Video marketing is a great way to reach out to people with a more personalised touch. Plus, you can use user-generated videos for video marketing to get great representation from all the people engaged with your brand, highlighting a great sense of community.

7. Boost brand engagement at events, conferences, and seminars

Industry events and seminars are a perfect time to boost your engagement. Be sure to interact with returning customers and potential new customers, do talks, and, of course, have some special offers or branded merchandise on offer for people who use your services already.

8. Discounts and special offers

Special offers are a great way to make sure people keep coming back, plus it shows how much you appreciate their repeat purchase. It’s important to ensure your offers are not only aimed at new customers — while that is good for brand awareness, it’s bad for brand engagement.

9. Encourage word-of-mouth

Word of mouth is a great tool, and you want to encourage people to talk, whether that’s through user-generated videos or on your social media. You can also put incentives in place for customers and employees to talk about your company.

10. Keep innovating

If your brand engagement isn’t quite working, innovate and change things up. Make sure you’re at the front of the pack by keeping your employer branding and engagement up to date. Struggling with ideas for how to keep up with your employer band and engagement? See how the L’OrĂ©al employer brand is constantly being redefined.

How to measure brand engagement

Of course, wanting to improve your brand engagement is a great goal, but you need to be able to measure your progress to see if your strategy is working. That’s where brand engagement metrics come in.
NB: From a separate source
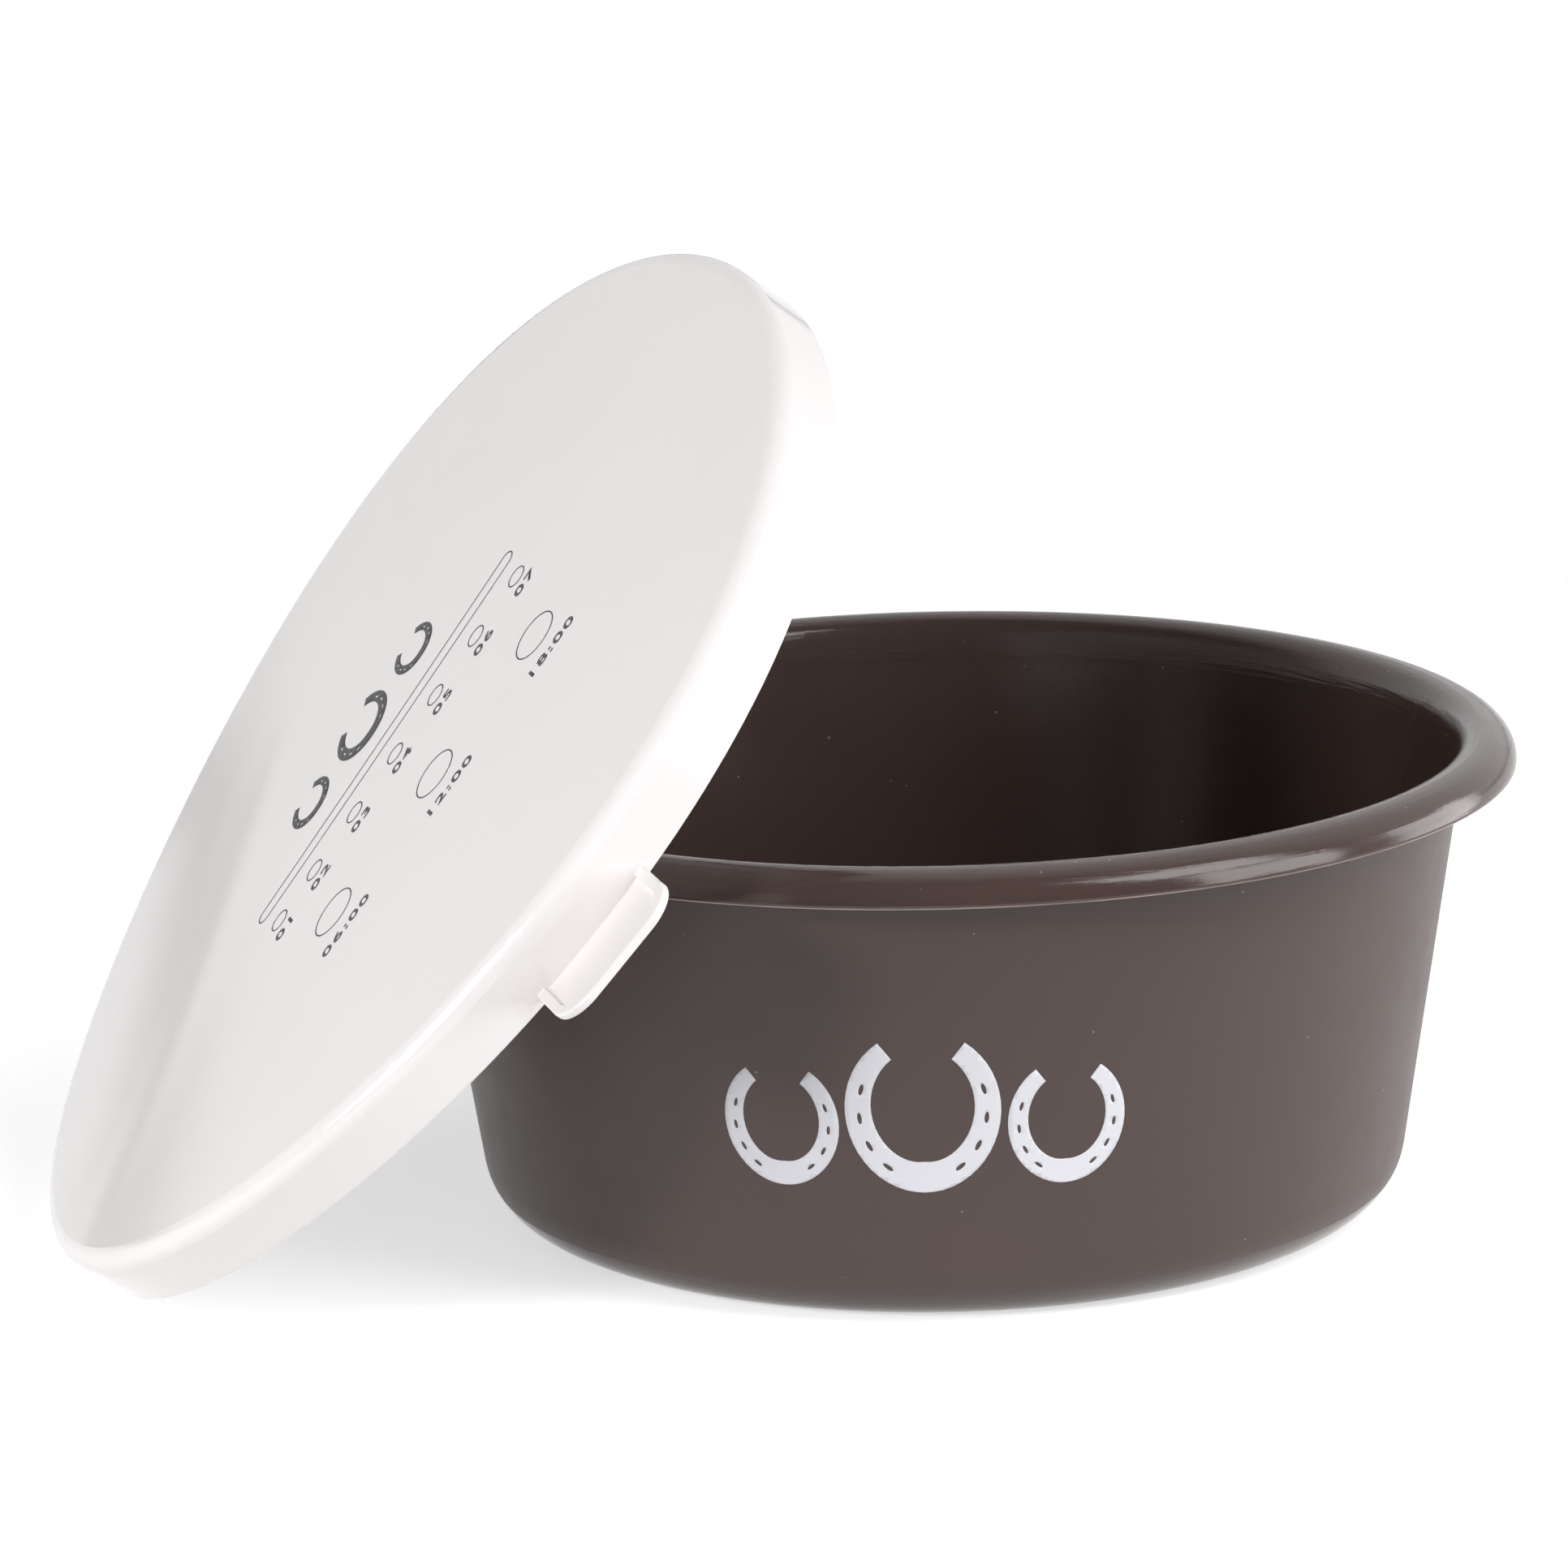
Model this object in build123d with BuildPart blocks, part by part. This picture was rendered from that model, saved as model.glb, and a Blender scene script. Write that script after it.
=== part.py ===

Unsure how to measure brand engagement? Here are some of our top suggestions:

1. Email subscriptions and read percentages

Emails are a great way to stay in touch. Seeing how many people are subscribed (and stay subscribed) shows you how well your brand engagement is going. Possibly more important is how many people actually read the emails you send them. A low read or open rate for emails suggests that you might need to change your strategy.

2. Website hits vs. conversion rate 

Website hits usually relate to your brand awareness, showcasing how many people visit your site. Conversion rate (how many people sign up or complete a transaction) will show what people actually think of your brand once they have started to engage with it.

3. Direct feedback 

Feedback is essential. Anonymous surveys are more likely to get honest opinions of long-term engagement.

4. Social media engagement

It’s normal to have good social media engagement from people who are newly interested in your brand, or following a special offer. However, you should look at longer-term engagement and see if people keep coming back to check the viability of your strategy over longer periods.

4. Employee engagement and interaction 

When looking at internal brand engagement, consider whether your employees are engaging or not. Look at how many people respond to emails or messages that are non-essential, how many people attend events, and how they speak of the company.

6. Brand sentiment

There are lots of software options available to track brand sentiment. They analyse reviews and keywords, giving you a good idea of how your company is seen; this is vital to see if your brand becomes less engaging.

Final thoughts

Making sure that customers, investors and employees all have a good relationship with your brand is vital for the continued success of a company. That’s why making a solid brand engagement strategy is a great step to help boost your organisation. The more you can get people involved with the process, the better. From personalised communications to user-generated video content, there are plenty of ways to reach out to people and boost engagement. Use the right tools to measure your success and ensure that your business is reaping the best rewards possible.